The former Soviet state has cut its budget at the expense of domestic demand, exacerbating the second-deepest recession in the European Union, to ensure the currency switch. The government is betting euro membership will support trade and encourage investment, justifying the economic pain needed to pass the bloc’s budget tests. Estonia would become the third east European state to join the monetary union after Slovenia and Slovakia.

Laursen is adding his voice to a group of analysts predicting Estonia will achieve euro membership by its target date of January 2011. The International Monetary Fund said this week the country is “well on its way” toward adopting the euro in 2011. Nordea Bank AB, the biggest Nordic lender, said on Nov. 17 the Baltic state’s target is a “realistic dream.”

EU rules require countries wanting to join the euro to keep their budget gaps within 3 percent of gross domestic product and debt levels below 60 percent of GDP. Estonia’s budget gap will be 2.8 percent of GDP in 2009 and 2.95 percent in 2010, the government estimates.

The country’s debt to GDP ratio will be 7.4 percent in 2009, the lowest in the European Union, and compares with an estimated average in the 27-member bloc of 73 percent this year, the European Commission said on Nov. 3.

The government has cut public spending, including freezing mandatory pension contributions, raised taxes and booked higher dividends from state-owned firms to reduce the budget deficit by 9 percent of GDP this year. The measures contributed to a 15.3 percent annual contraction in the third quarter, following a 16.1 percent slump in the second.

Estonia will meet the EU’s inflation target by December, the central bank and Finance Ministry said last month. The bloc’s requirement on long-term interest rate convergence doesn’t apply because the government has no outstanding bonds, the European Central Bank has said.

Estonia is “doing much better” with regard to its euro- adoption bid “than the other Baltic countries,” Laursen said.

The economies of the Baltic nations are suffering the EU’s deepest contractions as budget cuts undermine demand and currency pegs stall an export recovery.

The three countries, which had targeted becoming the first eastern European states to adopt the euro after joining the EU in 2004, had to shelve plans after an economic boom in the region boosted inflation above entry targets.

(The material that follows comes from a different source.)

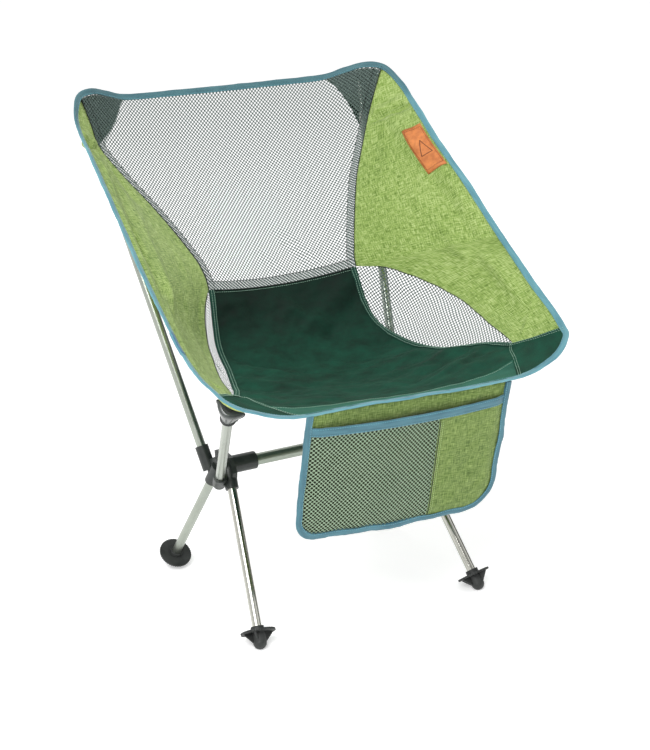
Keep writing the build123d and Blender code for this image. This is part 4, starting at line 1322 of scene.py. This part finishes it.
# tape over the pocket's mouth
x = np.linspace(-POCKET_HALF + inset, POCKET_HALF - inset, 90)
sagged = MOUTH_SAG * (1 - (x / POCKET_HALF) ** 2)
band_line = pocket_point(x, mouth_middle - sagged, pocket_bulge(x, mouth_middle))
up = pocket_point(0, 1, 0) - pocket_point(0, 0, 0)
half_band = BAND / 2
band_profile = np.array([
    (-half_band, 0.0006), (-half_band + 0.0006, 0.0010), (half_band - 0.0010, 0.0011), (half_band - 0.0002, 0.0007),
    (half_band, 0), (half_band - 0.0002, -0.0007), (half_band - 0.0010, -0.0011), (-half_band + 0.0006, -0.0010),
    (-half_band, -0.0006), (-half_band + 0.0004, -0.0002), (half_band - 0.0014, -0.0002),
    (half_band - 0.0014, 0.0002), (-half_band + 0.0004, 0.0002),
])
ups = np.repeat(up[None], len(x), axis=0)
band_sections = puckered(lengths(band_line), band_profile, 2.6, 0.5)
mouth_band = sweep("organiser_mouth_tape", band_line, ups, band_sections, [paint["pocket_shaded_tape"]])
finish_piece(mouth_band, POCKET_BODY, ["pocket_mouth_band"])
forward = pocket_point(0, 0, 1) - pocket_point(0, 0, 0)
forwards = np.repeat(forward[None], len(x), axis=0)
mouth_lines = []
for offset in (-half_band + 0.0016, half_band - 0.0016):
    mouth_lines.append((band_line + up * offset + forward * 0.0012, forwards))

# binding down both sides and round the bottom
angle = np.linspace(0, math.pi / 2, 16)
centre_left = (-POCKET_HALF + CORNER_LEFT, POCKET_LOW + CORNER_LEFT)
centre_right = (POCKET_HALF - CORNER_RIGHT, POCKET_LOW + CORNER_RIGHT)
shift = TAPE_WIDE * 0.32
loop = [(-POCKET_HALF + shift, y) for y in np.linspace(POCKET_TOP, centre_left[1] + 0.004, 40)]
loop += [
    (centre_left[0] - (CORNER_LEFT - shift) * math.cos(a), centre_left[1] - (CORNER_LEFT - shift) * math.sin(a))
    for a in angle
]
loop += [(x_here, POCKET_LOW + shift) for x_here in np.linspace(centre_left[0] + 0.004, centre_right[0] - 0.004, 60)]
loop += [
    (centre_right[0] + (CORNER_RIGHT - shift) * math.sin(a), centre_right[1] - (CORNER_RIGHT - shift) * math.cos(a))
    for a in angle
]
loop += [(POCKET_HALF - shift, y) for y in np.linspace(centre_right[1] + 0.004, POCKET_TOP, 40)]
loop = evenly(np.array(loop), 260)
loop_along = lengths(loop)
wander = wave_along(loop_along, 22, (5.5, 0.2))
flat_tangent = np.gradient(loop, axis=0)
flat_tangent /= np.linalg.norm(flat_tangent, axis=1, keepdims=True)
flat_out = np.stack([flat_tangent[:, 1], -flat_tangent[:, 0]], axis=1)
fade_ends = smooth(np.minimum(loop_along, loop_along[-1] - loop_along) / 0.03)
loop = loop + flat_out * (wander * 0.0012 * fade_ends)[:, None]
height = 0.0012 + wander[::-1] * 0.0012 * fade_ends
loop_line = pocket_point(loop[:, 0], loop[:, 1], height)
loop_out = pocket_point(loop[:, 0] + flat_out[:, 0], loop[:, 1] + flat_out[:, 1], height) - loop_line
POCKET_TAPE = TAPE_PROFILE * [1.0, 1.15]
pocket_binding = sweep(
    "organiser_binding", loop_line, loop_out, puckered(loop_along, POCKET_TAPE, 4.1, 1.3), [paint["pocket_shaded_tape"]]
)
finish_piece(pocket_binding, POCKET_BODY, ["pocket_binding"])
for sign in (1, -1):
    points = loop_line - loop_out * STITCH_INSET + forward * sign * 0.00178
    mouth_lines.append((points, sign * np.repeat(forward[None], len(points), axis=0)))
add_stitches("organiser_tape_stitches", mouth_lines, "blue_thread", "binding_tape", POCKET_BODY, radius=TAPE_THREAD)
y = np.linspace(MOUTH - BAND - 0.003, POCKET_LOW + 0.008, 60)
forwards = np.repeat(forward[None], len(y), axis=0)


def beside_divider(offset, lift):
    """A line on the front, a little to the right of the divider."""
    x_here = divider(y) + offset
    return pocket_point(x_here, y, pocket_bulge(x_here, y) + lift)


divider_lines = [(beside_divider(offset, 0.0010), forwards) for offset in (0.0012, 0.0040)]
add_stitches(
    "organiser_divider_stitches", divider_lines, "green_thread", "heather_cloth", POCKET_BODY, radius=FINE_THREAD
)
divider_line = beside_divider(0, 0.0006)
add_ridge("organiser_divider", divider_line, forwards, 0.0006, "dark_thread", POCKET_BODY)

Latvia, which is relying on a 7.5 billion euro ($11.2 billion) IMF and EU loan to stay afloat, says it won’t be able to adopt the euro until 2014 while Lithuania has no official target.

Estonia, which accumulated reserves from previous budgets surpluses, has weathered the crisis better than Latvia and Lithuania.

“The main problem in the Baltics was overheating and excessive expansion of domestic demand. But they’re also very open economies, and so they had a real double whammy this time round,” said Laursen. “The party got out of hand there and now they’re having to live with the hangover.”

Latvia’s economy contracted 18.4 percent in the third quarter from the same period a year ago, while Lithuania’s output shrank 14.3 percent.